I know perfectly well that all three of us remember New Year’s Eve, during a party on Athanasios’s yacht, when we agreed, since we were all nearing forty, to find a marriage of convenience that would give us heirs. Immediately—and I can’t help it—an image of the woman I despise flashes across my mind.
Taylor Jarvis.
The redhead who almost turned my life upside down in more ways than one. Even after I found proof of her betrayal—of how she tricked me by becoming my father’s lover—it still took me a while to accept that I was no longer responsible for her wellbeing. Taylor was well looked after, living in luxury, and as far as I knew, happy with the man she chose.
Yet I can’t help a sharp tug in my chest, and I chalk it up to the hatred and resentment I still feel.
“Seeing as so far none of us has fallen in love, the odds of finding a wife are slim to none,” Athanasios says. “But if we still want kids, we need a mother for them.”
We considered surrogates, raising the children as single fathers, but Athanasios—who’s Greek—was the first to say that wouldn’t work for him because he places enormous value on family.
I watch him get distracted by his own thoughts, knowing the reason: each of us has plenty of skeletons in our closets.
“Where were you?” I ask, because maybe I know him better than anyone on Earth.
“Walking the line between past and present, as always,” L.J. answers for him. “Maybe choosing the right woman will help you finally shut the door on the past, Athanasios.”
He doesn’t answer, and before long, each of us is lost in our own problems.
I haven’t looked for any news of Taylor again. If I allow the hatred I feel for her to consume me, I won’t be able to keep going in any other aspect of my life—but neither have I let it die. It’s just been dormant, like a beast awaiting revenge.
Only yesterday, when I visited my grandmother, I learned that Taylor left my father. Apparently, he’d been hiding it from everyone, sailing across the Pacific, avoiding photographs. Then, in a phone call to Maryann, he finally admitted the two had split.
What happened? Did she leave him for someone richer? Younger? Maybe both.

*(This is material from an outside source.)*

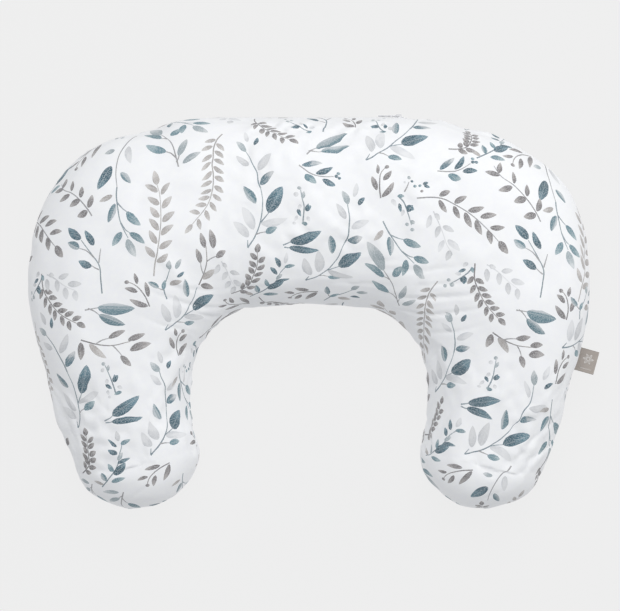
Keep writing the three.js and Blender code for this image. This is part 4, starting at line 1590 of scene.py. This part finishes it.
def slot_stitches(name, half):
    """Stitches along the lip of the zip's slot, on the outside of a panel."""
    cover_parts = []
    step = STITCH_LENGTH + STITCH_GAP
    x = -SLOT_HALF + TOP_STITCH_END
    while x < SLOT_HALF - TOP_STITCH_END:
        spots = np.linspace(x, x + STITCH_LENGTH, 4)
        side = np.where(spots < 0, -1.0, 1.0)
        way = np.interp(np.abs(spots), BACK_EDGE_X, BACK_EDGE_S)
        cloth = edge_cloth(side, way, np.zeros(4), TOP_STITCH_INSET, half)
        path, normal = surface(cloth, (0.0, 0.0))
        lift = np.array(TOP_STITCH_LIFT)[:, None]
        cover_parts.append(tube(path + normal * lift, THREAD, THREAD_SIDES))
        x += step
    return merged(name, cover_parts)


# ------------------------------------------------------------------ labels

LABEL_THICKNESS = 0.32
LABEL_FOLD = 0.42
LABEL_ROOT = 2.0


def folded_label(name):
    """The woven side label: one ribbon folded over, its two ends caught in the seam."""
    hinge, axis, out, height = label_frame()
    width = SIDE_LABEL_WIDTH
    reach = (box_mm("side_label")[1][0] - hinge[0] - abs(axis[0]) * width / 2) / out[0] - LABEL_FOLD
    straight = np.linspace(-LABEL_ROOT, reach - LABEL_FOLD, 44)
    bend = np.linspace(-math.pi / 2, math.pi / 2, 11)[1:-1]
    run = [(d, -LABEL_FOLD) for d in straight]
    run += [(reach - LABEL_FOLD + LABEL_FOLD * math.cos(a), LABEL_FOLD * math.sin(a)) for a in bend]
    run += [(d, LABEL_FOLD) for d in straight[::-1]]
    run = np.array(run)
    ahead = np.gradient(run, axis=0)
    ahead /= np.linalg.norm(ahead, axis=1, keepdims=True)
    normal = np.stack([ahead[:, 1], -ahead[:, 0]], -1)
    across = np.linspace(-0.5, 0.5, 49)
    edge = 1 - 0.5 * np.exp(-((0.5 - np.abs(across)) * width / 0.35) ** 2)
    grids = []
    for face in (1, -1):
        shift = run[:, None, :] + normal[:, None, :] * (face * LABEL_THICKNESS / 2 * edge)[None, :, None]
        sag = 0.12 * np.sin(shift[..., 0] / 7.0 + 2.0 * across[None, :])
        place = hinge + shift[..., 0, None] * out + (across * width)[None, :, None] * axis
        place[..., 2] = height + shift[..., 1] + sag
        grids.append(place)
    piece = closed_strip(name, grids[0], grids[1])
    way = np.concatenate([[0], np.cumsum(np.linalg.norm(np.diff(run, axis=0), axis=1))])
    along_label, across_label = np.meshgrid(way - way[-1] / 2, across * width, indexing="ij")
    layer = np.where(along_label > 0, 1.0, -1.0)
    lie = np.stack([along_label, across_label, layer], -1).reshape(-1, 3)
    add_vector(piece.data, "label_place", "POINT", np.concatenate([lie, lie]))
    return piece, reach


def label_frame():
    """Where the side label is hinged, its hinge line, the way out of the pillow, and its height."""
    low, high = box_mm("side_label")
    joint = next(j for j in frame["joints"] if j["name"] == "side_label_flex")
    hinge = np.array(joint["pos_m"], float) / MM
    axis = np.array(joint["axis"], float)
    axis = axis / np.linalg.norm(axis)
    out = np.cross(axis, (0, 0, 1))
    out = out if out[0] > 0 else -out
    return hinge, axis, out, (low[2] + high[2]) / 2


PETALS = 6
PETAL_START, PETAL_END = 0.9, 6.0
PETAL_ROWS = 6
PETAL_HALF_WIDTH = 1.35
FLOWER_RAISE = 2.3
LINE_DROP = 8.2
LINE_HALF = 6.5
MARK_THREAD = 0.17


def label_mark(name, reach):
    """A plain six-petal flower over two short lines, in raised pale thread on both label faces."""
    hinge, axis, out, height = label_frame()
    t = np.linspace(0, 1, 12)
    lines = []
    for angle in np.linspace(0, 2 * math.pi, PETALS, endpoint=False):
        for row in np.linspace(-1, 1, PETAL_ROWS):
            way = PETAL_START + (PETAL_END - PETAL_START) * t
            spread = row * PETAL_HALF_WIDTH * np.sin(math.pi * t ** 0.9)
            on = way * math.cos(angle) - spread * math.sin(angle)
            lines.append((on, FLOWER_RAISE + way * math.sin(angle) + spread * math.cos(angle)))
    for drop in (LINE_DROP, LINE_DROP + 3 * MARK_THREAD):
        lines.append((LINE_HALF * (2 * t - 1), np.full_like(t, -drop)))
    parts = []
    for face in (1, -1):
        for on, aside in lines:
            path = hinge + (reach / 2 + on)[:, None] * out + aside[:, None] * axis
            path[:, 2] = height + face * (LABEL_FOLD + LABEL_THICKNESS / 2 + 0.03)
            parts.append(tube(path, MARK_THREAD, 5))
    return merged(name, parts)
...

Grandma could hardly believe her “golden girl,” the young woman she’d come to adore, had run off—or rather, fled—with my father, without so much as a goodbye or explanation. But when I showed her the pictures, she admitted I was telling the truth.
As for my mother, who’s sunk deeper into alcoholism, about three weeks ago she tried to kill herself and had to be hospitalized for depression. She hates the redhead with every drop of her blood.
I’d be the last person to defend Taylor, but if it hadn’t been her, it would have been someone else. My parents’ marriage was dead long before that.